It was still very early when they crossed the bridge leading into the park, where a freshly erected tent was standing. The youths then told the coachman to stop, and asked Alexander whether he would not like a little breakfast first of all.

"No, thank you," he replied. "People might say I wanted something to put pluck into me. Let us say afterwards—if an afterwards there be!" he added lightly, and in the best of humours.

They proceeded onwards through the wood to the spot agreed upon, and they had not waited more than a few moments before their antagonists also arrived upon the ground.

It was a cloudy, gloomy morning, and there was an expression of gloomy sang-froid on the faces of the young men which suited very well with the morning.

The enemy, smiling, and with nonchalant haughtiness, came strolling arm in arm through the silver poplar woods—Abellino, the large-limbed Conrad,

and Livius. A surgeon and a servant brought up the rear.

The four seconds went apart and conversed together in a low voice; they were evidently arranging the details of the affair. They soon came to an agreement. The extreme retiring distance was fixed at five-and-forty paces, the barriers at five-and-twenty.

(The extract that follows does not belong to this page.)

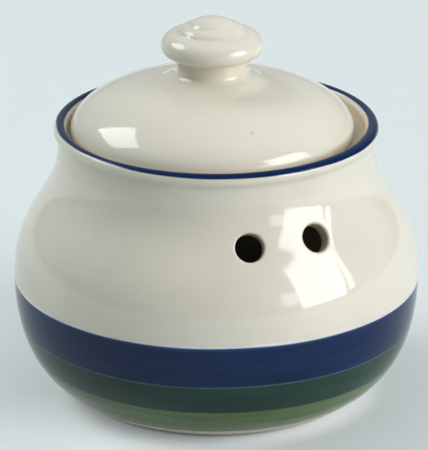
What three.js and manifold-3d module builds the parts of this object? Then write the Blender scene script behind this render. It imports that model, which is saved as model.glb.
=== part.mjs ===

During this negociation, Abellino produced a pair of good flint-locked Schneller pistols, and exhibited his skill before the company. He ordered his lackey to throw linden leaves up into the air in front of him, and riddled them with bullets three times running. This he did simply to fill the adversary with terror. Michael, fathoming his object, whispered confidentially in the young artisan's ear—

"We are not going to fire with those pistols, but with ours, which are quite new, and it will not be so easy to show off with them."

Alexander smiled bitterly. "It is all one to me. My life is no more precious to me than those linden leaves."